The Bonanza is the only slightly demented dream child of a brace of stewpot drolls named Ginny and Halvor Smedsrud in kitchen collaboration with an antic character, Douglas Moore, Yale '41, reported in some manner to be a Du Pont of Wilmington. Enamored of the Nevada wastelands and aware that, while Nevada beef and Minden lamb are among the market wonderments of our time, there is scarcely a restaurant worthy of the name between Elko and Las Vegas, the trio came by a bonanza king's mansion in Virginia City and set out to stupefy the region with threeounce cocktails, snails bourguignonne, quail in aspic, and English trifles floating in five kinds of imported liqueurs.

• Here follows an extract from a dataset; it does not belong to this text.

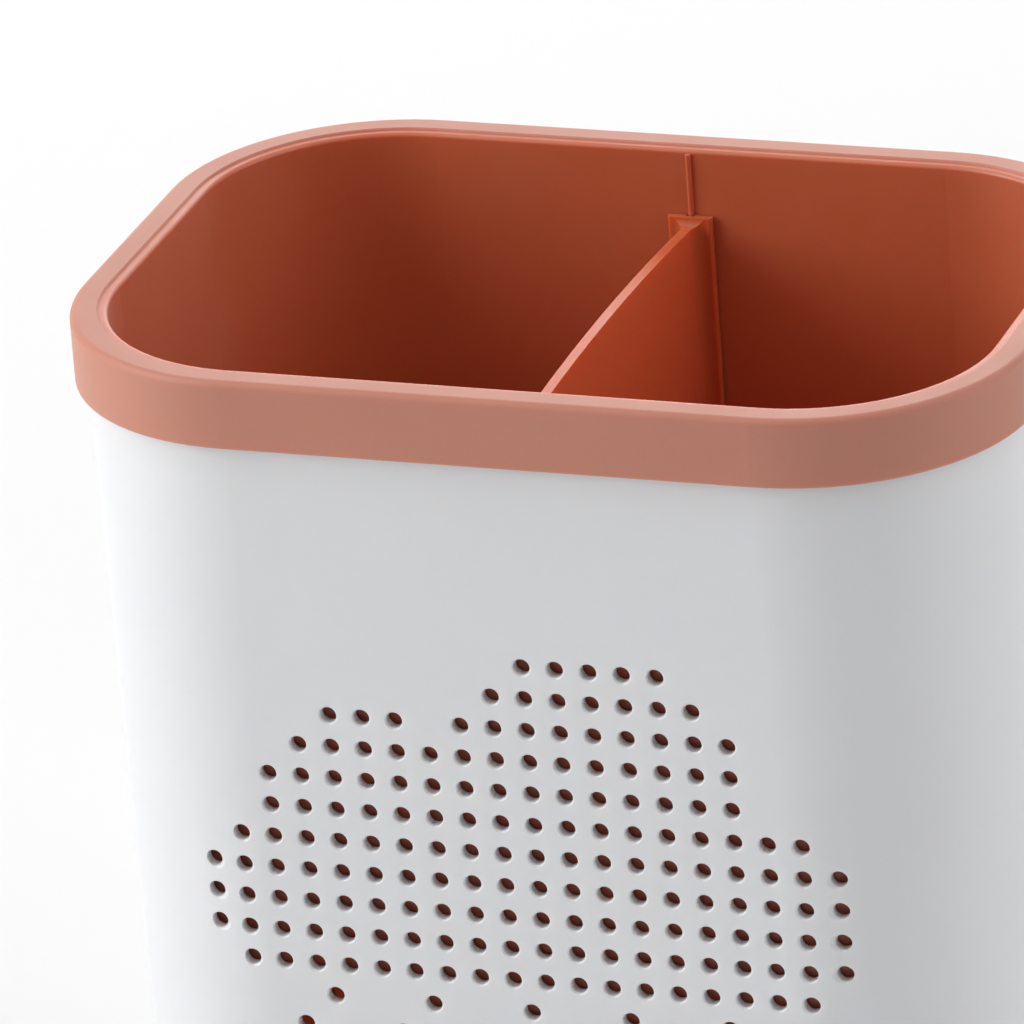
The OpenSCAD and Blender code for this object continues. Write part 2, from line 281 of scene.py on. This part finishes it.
def terracotta_plastic():
    """The liner's terracotta, whitened on its rim by painted sheen and darkened on the outside of
    its wall by painted shade.
    """
    mat, tree, shader = moulded_plastic(
        "terracotta_polypropylene", shine=1, sheen=0.2, glow=0.4, glow_depth=(2.8, 0.7, 0.3)
    )
    inside = clouded(tree, *INSIDE_TINTS)
    # The wall's outside gets a darker tint: painted shade of the gap behind the shell's holes.
    outside = clouded(tree, *SHADED_WALL_TINTS)
    rim = clouded(tree, *RIM_TINTS)
    # The rim's share: it whitens the tint with painted sheen and makes the surface rougher.
    rim_sheen_and_roughness = rim_face(tree)
    tint = mixed(tree, rim_sheen_and_roughness, mixed(tree, wall_shade_mask(tree), inside, outside), rim)
    tree.links.new(tint, shader.inputs["Base Color"])
    plain = graded(tree, rim_sheen_and_roughness, *LINER_ROUGHNESS, start=0, end=1)
    rough = computed(tree, "ADD", plain, patched(tree, -LINER_SWING, LINER_SWING))
    tree.links.new(rough, shader.inputs["Roughness"])
    return mat


def thin_terracotta():
    """The divider's terracotta: thin enough for light to glow through, so warmer, with less sheen.
    """
    mat, tree, shader = moulded_plastic(
        "terracotta_thin_wall", shine=0.5, sheen=0.05, glow=0.65, glow_depth=(3.8, 0.8, 0.3)
    )
    tree.links.new(clouded(tree, *DIVIDER_TINTS), shader.inputs["Base Color"])
    tree.links.new(patched(tree, *DIVIDER_ROUGHNESS), shader.inputs["Roughness"])
    return mat


def pad_rubber():
    """Matt grey rubber of the foot pads, dusty and finely pitted."""
    mat, tree, shader = shader_nodes("grey_rubber")
    dust = graded(tree, noise(tree, DUST_SIZE, detail=4, roughness=0.6), 0, 1)
    tree.links.new(mixed(tree, dust, *RUBBER_TINTS), shader.inputs["Base Color"])
    rough = graded(tree, dust, *RUBBER_ROUGHNESS, start=0, end=1)
    tree.links.new(rough, shader.inputs["Roughness"])
    pitted = bump(tree, noise(tree, PIT_SIZE, detail=3), PIT_DEPTH)
    tree.links.new(pitted, shader.inputs["Normal"])
    return mat


def finish_solids():
    """Gives every solid its slot's finish, and the divider the terracotta of a thin wall."""
    finishes = {
        "shell_white": white_plastic(),
        "liner_terracotta": terracotta_plastic(),
        "foot_pad": pad_rubber(),
    }
    for row in frame["record"]["subparts"]:
        mesh = frame["nodes"][row["node"]].data
        mesh.materials.clear()
        mesh.materials.append(finishes[row["material_slot"]])
    frame["nodes"]["divider"].data.materials[0] = thin_terracotta()


def added(name, data):
    """A new object of the scene, made of the data."""
    item = bpy.data.objects.new(name, data)
    bpy.context.scene.collection.objects.link(item)
    return item


def rows_of(items, attribute, width, kind):
    """An attribute of a mesh's vertices or corners as an array, one row of numbers for each."""
    values = np.empty((len(items), width), kind)
    items.foreach_get(attribute, values.reshape(-1))
    return values


def liner_moulding():
    """The liner's own surface, with the fin in its mouth's rounding pressed flat.

    Each point of the fin's top moves to the nearest point of its foot, points that lie
    together are joined, and the triangles that this leaves without area are dropped.
    """
    solid = frame["nodes"]["inner_liner"].data
    points = rows_of(solid.vertices, "co", 3, np.float32)
    corners = rows_of(solid.loops, "vertex_index", 1, np.int32).reshape(-1)
    normals = rows_of(solid.corner_normals, "vector", 3, np.float32).reshape(-1, 3, 3)
    top = np.flatnonzero(abs(points[:, 2] - FIN_TOP) < FIN_LEVEL)
    foot = np.flatnonzero(abs(points[:, 2] - FIN_FOOT) < FIN_LEVEL)
    apart = np.linalg.norm(points[top, None, :2] - points[None, foot, :2], axis=2)
    near = apart.min(axis=1) < FIN_REACH
    points[top[near]] = points[foot[apart.argmin(axis=1)[near]]]
    cells = np.round(points / JOINING_CELL)
    first, joined = np.unique(cells, axis=0, return_index=True, return_inverse=True)[1:]
    triangles = joined.reshape(-1)[corners].reshape(-1, 3)
    whole = (triangles != np.roll(triangles, 1, axis=1)).all(axis=1)
    mesh = bpy.data.meshes.new("liner_moulding")
    mesh.from_pydata(points[first].tolist(), [], triangles[whole].tolist())
    mesh.shade_smooth()
    mesh.normals_split_custom_set(normals[whole].reshape(-1, 3).tolist())
    mesh.materials.append(solid.materials[0])
    moulding = added("liner_moulding", mesh)
    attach(moulding, "liner")
    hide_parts("inner_liner")


def outward(azimuth, elevation):
    """The direction at the azimuth, in degrees from the front to the right, and the elevation."""
    a = math.radians(azimuth)
    e = math.radians(elevation)
    return Vector((math.sin(a) * math.cos(e), -math.cos(a) * math.cos(e), math.sin(e)))


# The camera that took the photograph, from the rim's outlines and the grid of holes. Angles are
# in degrees, lens and sensor in millimetres, and the rest in metres.
VIEW_AZIMUTH = 20.72
VIEW_ELEVATION = 23.69
VIEW_ROLL = -4.41
VIEW_DISTANCE = 1.6745
VIEW_TARGET = Vector((-0.01512, 0.00007, 0.10975))
VIEW_LENS = 404.3
VIEW_SENSOR = 36
VIEW_NEAREST = 0.05
VIEW_FARTHEST = 50


def photo_camera():
    """The camera looks at the target from the given angles, and leans by the roll."""
    a = math.radians(VIEW_AZIMUTH)
    roll = math.radians(VIEW_ROLL)
    back = outward(VIEW_AZIMUTH, VIEW_ELEVATION)
    level = Vector((math.cos(a), math.sin(a), 0))
    upright = back.cross(level)
    right = level * math.cos(roll) + upright * math.sin(roll)
    up = upright * math.cos(roll) - level * math.sin(roll)
    data = bpy.data.cameras.new("photo_camera")
    data.sensor_width = VIEW_SENSOR
    data.lens = VIEW_LENS
    data.clip_start = VIEW_NEAREST
    data.clip_end = VIEW_FARTHEST
    camera = added("photo_camera", data)
    turn = Matrix((right, up, back)).transposed().to_4x4()
    camera.matrix_world = Matrix.Translation(VIEW_TARGET + back * VIEW_DISTANCE) @ turn
    bpy.context.scene.camera = camera


# Soft boxes round the holder: name, azimuth from the front and elevation in degrees, and the
# brightness that a white card facing the box would have.
SOFT_BOXES = (
    ("left_low", -60, 20, 0.56),
    ("left_high", -60, 50, 0.17),
    ("side_left_low", -90, 20, 0.08),
    ("side_left_high", -90, 50, 0.165),
    ("back_left_low", -150, 20, 0.25),
    ("back_low", 180, 20, 0.36),
    ("back_right_low", 120, 20, 0.06),
    ("back_right_high", 120, 50, 0.04),
    ("right_low", 90, 20, 0.20),
    ("right_high", 90, 50, 0.17),
    ("overhead", 0, 89, 0.07),
)
# The point that the boxes face, their distance from it and the length of their sides.
BOX_AIM = Vector((0, 0, 0.1))
BOX_DISTANCE = 1.8
BOX_SIZE = 1.2

ROOM_COLOUR = (1, 1, 1, 1)
ROOM_STRENGTH = 0.2
# How far the floor reaches from the holder on each side.
FLOOR_REACH = 8
FLOOR_COLOUR = (0.82, 0.82, 0.82, 1)
FLOOR_ROUGHNESS = 0.8


def soft_light(name, azimuth, elevation, strength):
    """A square area light that faces the middle of the holder from the given angles."""
    away = outward(azimuth, elevation)
    data = bpy.data.lights.new(name, "AREA")
    data.size = BOX_SIZE
    data.energy = strength * (math.pi * BOX_DISTANCE) ** 2
    light = added(name, data)
    turn = away.to_track_quat("Z", "Y").to_matrix().to_4x4()
    light.matrix_world = Matrix.Translation(BOX_AIM + away * BOX_DISTANCE) @ turn


def studio():
    """Pale floor, pale surroundings and the soft boxes."""
    mesh = bpy.data.meshes.new("floor")
    signs = ((-1, -1), (1, -1), (1, 1), (-1, 1))
    mesh.from_pydata([(x * FLOOR_REACH, y * FLOOR_REACH, 0) for x, y in signs], [], [(0, 1, 2, 3)])
    floor = added("floor", mesh)
    mat, _, shader = shader_nodes("pale_floor")
    shader.inputs["Base Color"].default_value = FLOOR_COLOUR
    shader.inputs["Roughness"].default_value = FLOOR_ROUGHNESS
    mesh.materials.append(mat)
    world = bpy.data.worlds.new("pale_room")
    world.use_nodes = True
    background = world.node_tree.nodes["Background"]
    background.inputs["Color"].default_value = ROOM_COLOUR
    background.inputs["Strength"].default_value = ROOM_STRENGTH
    bpy.context.scene.world = world
    for box in SOFT_BOXES:
        soft_light(*box)
    view = bpy.context.scene.view_settings
    view.view_transform = "Standard"
    view.look = "None"


finish_solids()
liner_moulding()
photo_camera()
studio()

Since the days of the bonanza kings in the Comstock back in the seventies when John Mackay and Jim Fair were accustomed to the legendary splendors of the International Hotel, western Nevada hadn't seen such fancy doings, and the fame of the Bonanza soon spread over the Sierras and into San Francisco. Virginia City is, of course, only fifteen miles from Reno, and in no time the tourists and sightseers were phoning for reservations and splashing around in the fresh crayfish bisque in a crystal-andormolu setting of stylish Victorianism. They don't always realize that the cook was once an Eastern debutante, that the waiter and major domo is a sometime son-in-law of a celebrated French industrialist, and that the barkeep is a Yale man with his own yacht and hunters, but that doesn't bother the staff.

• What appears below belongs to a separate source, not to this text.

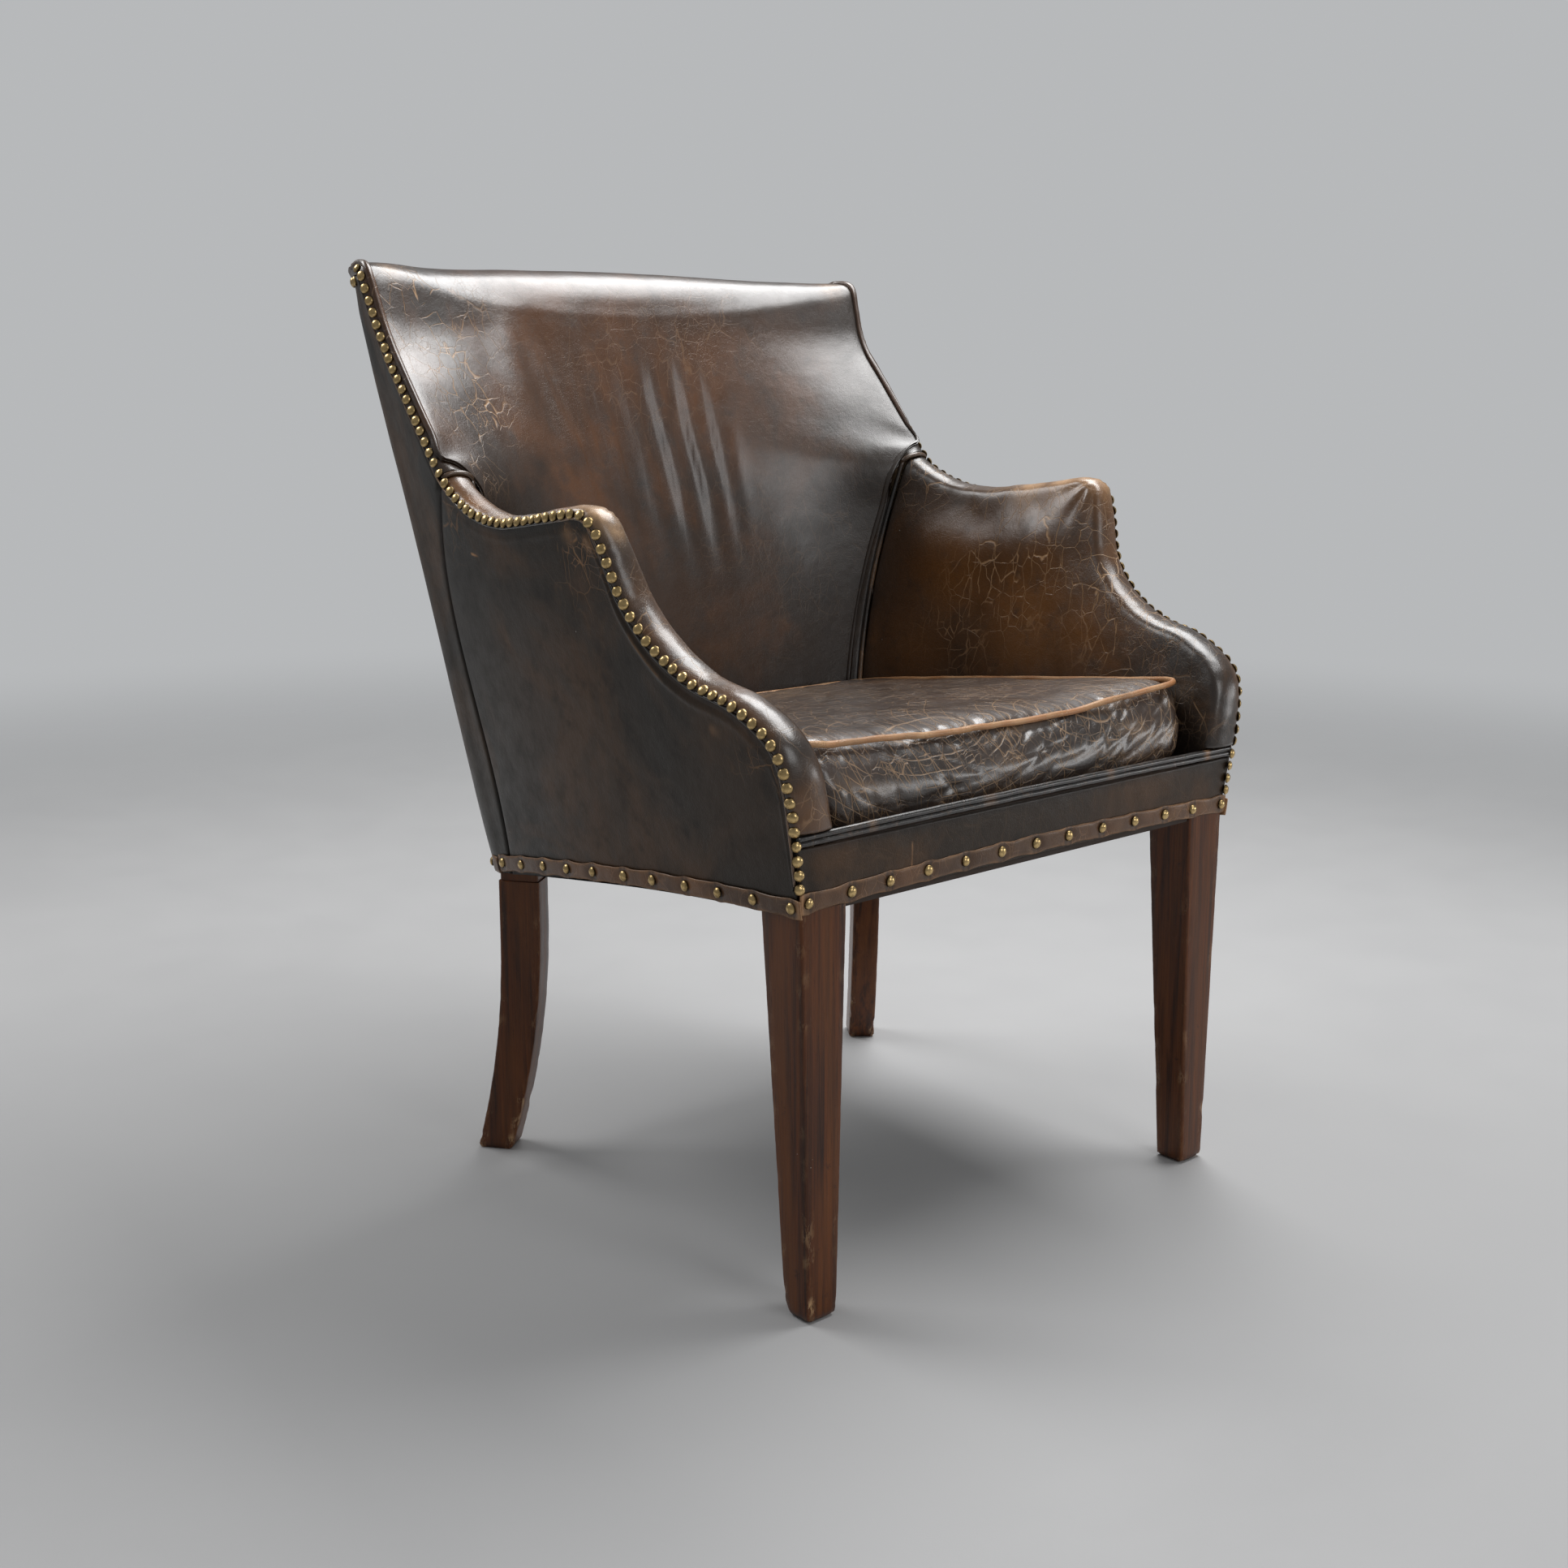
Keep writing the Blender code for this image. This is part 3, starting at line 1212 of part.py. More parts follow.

Usually the Bonanza closes the premises along about ten o'clock and goes down to C Street to play roulette and drink champagne in the Crystal Bar, Sawdust Corner, or one of the other cony traps which are the reason for Virginia City's twentieth-century being. Luncheon is available to all comers. Dinner by phone reservation only.

This year there is going to be a less formal restaurant (how much less formal can you be than with levis all over and guests falling right through the French windows into the garden outside?) out back of the Bonanza's stately front room where the tariff won't be quite so stiff, a sort of Buttery, the management says. They found some old Virginia City wallpaper for it in, of all places, Katzenbach & Warren back in New York, and the place will probably be more gay nineties than the Old Knick over in First Avenue. In any event, the food is certain to be something that would have enchanted Soames Forsyte.